Individual sales are great, but long-term growth is more about recurring sales. If you can attract and keep a customer, you’re at least guaranteed to get their business for a long time. A successful marketing manager looks for ways to attract customers and keep them coming back for more.

It is relatively easy to calculate a customer’s lifetime value. The number you come up with represents how much a single customer is worth to your business during their lifetime. You can find it by multiplying your revenue by your gross margin and the average number of purchases that the customer makes.

The revenue is the money that your company makes during each financial period. The gross margin is the percentage that the company keeps after deducting expenses. You can easily track the average number of purchases per customer by looking at your sales records. The data is easy to find and even easier to use.
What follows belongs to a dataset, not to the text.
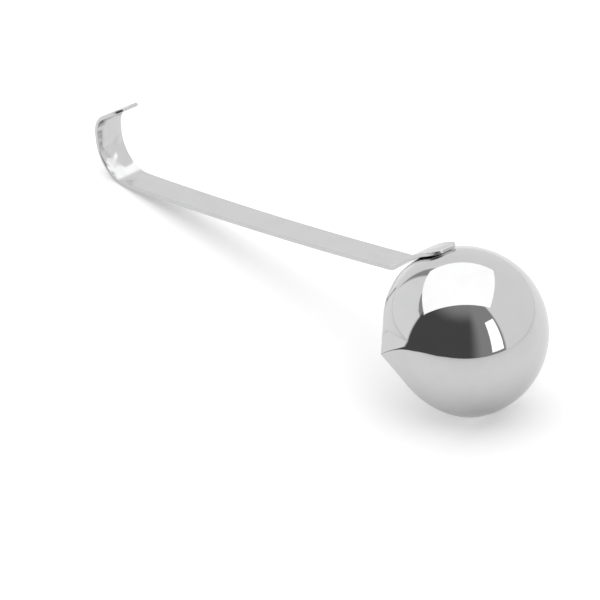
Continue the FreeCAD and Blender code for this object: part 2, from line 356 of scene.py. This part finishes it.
def strapSteel(name):
    # cold rolled strip, polished lengthwise: lines run along the strap, the bent hook is uneven and crowned
    material, bench = startSteel(name)
    strapMap = bench.add("ShaderNodeUVMap", {"uv_map": "strapMap"}, {}, "UV")
    run = bench.add("ShaderNodeSeparateXYZ", {}, {0: strapMap})
    across = Wire(bench, run.socket.node.outputs["Y"])

    def spot(scales, layer):
        scaled = {"X": run * scales[0], "Y": across * scales[1], "Z": layer}
        return bench.add("ShaderNodeCombineXYZ", {}, scaled)

    lines = noise(bench, spot(steelFinish["strapLines"], 0.0), 1.0, 3.0, 0.65)
    waveSpot = spot(steelFinish["strapWaves"], 0.0)
    waves = noise(bench, waveSpot, 1.0, 1.0)
    haze = noise(bench, waveSpot, steelFinish["strapHaze"], 5.0, 0.6).step(0.40, 0.70)
    low, high = steelFinish["strapRough"]
    rough = haze * (high - low) * 0.6 + lines * (high - low) * 0.4 + low
    bent = run.step(steelFinish["bentFrom"], steelFinish["bentFully"])
    ripples = noise(bench, spot(steelFinish["rippleScale"], 4.2), 1.0, 1.5, 0.4) * bent
    edge = strapShape["width"] / 2 * mm
    crown = across * across * bent * (steelFinish["crown"] / edge**2)
    height = waves * 0.93 + lines * 0.07 + ripples * steelFinish["ripple"] - crown
    finishSteel(bench, tintSteel(bench, haze, steelFinish["strapTint"]), rough, height)
    return material


outsideSteel = bowlSteel("buffedSteel", steelFinish["bowlRough"], steelFinish["outsideRings"])
insideSteel = bowlSteel("satinSteel", steelFinish["insideRough"], steelFinish["insideRings"])
stripSteel = strapSteel("polishedStrip")
print("steel finishes made")


def keelShare(shape, height):
    # 0 at the keel's foot, 1 at the rim
    return np.clip((height + shape["keelDrop"]) / (shape["rimRise"] + shape["keelDrop"]), 0.0, 1.0)


def spoutRadius(shape, inner, around, height):
    # distance of the wall from the bowl's axis, at an angle from the spout and a height
    ball = shape["radius"] - (shape["wall"] if inner else 0.0)
    circle = np.sqrt(np.maximum(ball**2 - height**2, 0.0))
    share = keelShare(shape, height)
    rimCircle = math.sqrt(shape["radius"] ** 2 - shape["rimRise"] ** 2)
    lip = shape["lipRadius"]
    apex = (rimCircle + shape["spoutReach"] - lip) / (1 - lip / rimCircle)
    proud = 1 + (apex / rimCircle - 1) * share ** shape["keelGrowth"]
    corner = lip + (shape["keelRadius"] - lip) * (1 - share) ** shape["keelFading"]
    if inner:
        corner = np.maximum(corner - shape["wall"], lip / 2)
    base = circle - shape["lipInset"]
    place = np.maximum((circle - corner) * proud, 1e-6)
    touch = np.arccos(np.clip((base - corner) / place, -1.0, 1.0))
    angle = np.abs(around)
    noseEdge = np.arctan2(corner * np.sin(touch), place + corner * np.cos(touch))
    nose = place * np.cos(angle) + np.sqrt(np.maximum(corner**2 - (place * np.sin(angle)) ** 2, 0.0))
    flank = base / np.maximum(np.cos(touch - angle), 0.2)  # straight from the nose to the ball
    lipWall = np.where(angle < noseEdge, nose, np.where(angle < touch, flank, base))
    lipWall = lipWall - shape["footSink"] * (1 - share) ** shape["footFading"]
    lipWall = np.where(height > -shape["keelDrop"], lipWall, circle - shape["wall"])
    blend = shape["lipBlend"]
    close = np.maximum(blend - np.abs(lipWall - circle), 0.0) / blend
    return np.maximum(lipWall, circle) + close**2 * blend / 4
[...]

It’s essential to know a customer’s lifetime value because it reflects your business’s ROI (return on investment). It’s a sign of whether you’re getting a return on your investment and for how much longer you can keep it up. Also, knowing a customer’s value makes it easy to make any future plans for the business. 

14. Marketing Return on Investment (MROI)

Simply put, the MROI determines whether your campaign is worth it or not. Even though spending money might be painful now, it will be worth it in the near future. Building brand awareness is beneficial because the products will eventually sell themselves. However, you can only achieve this success if you can justify your spending. 

MROI is calculated by subtracting the marketing costs from the sales growth that was a direct result of these marketing efforts and then dividing that number by the marketing costs. It comes down to how much money you’re spending and how that directly impacts revenue. Finding out MROI might include the finance manager and sales manager as well.

This is perhaps the most important KPI because it demonstrates whether the job is being done well or not. It also reflects your ability to effectively lead a team and follow a budget. 

Conclusion

We narrowed down the most important KPI for a marketing manager to track. There are more statistics that you need to track but these are the main ones that best indicate your business’s success. You can personalize them to apply to your business.

Remember that you can’t improve what you don’t measure. Using KPIs is more than just tracking your progress—it’s essential for making future plans and introducing new strategies.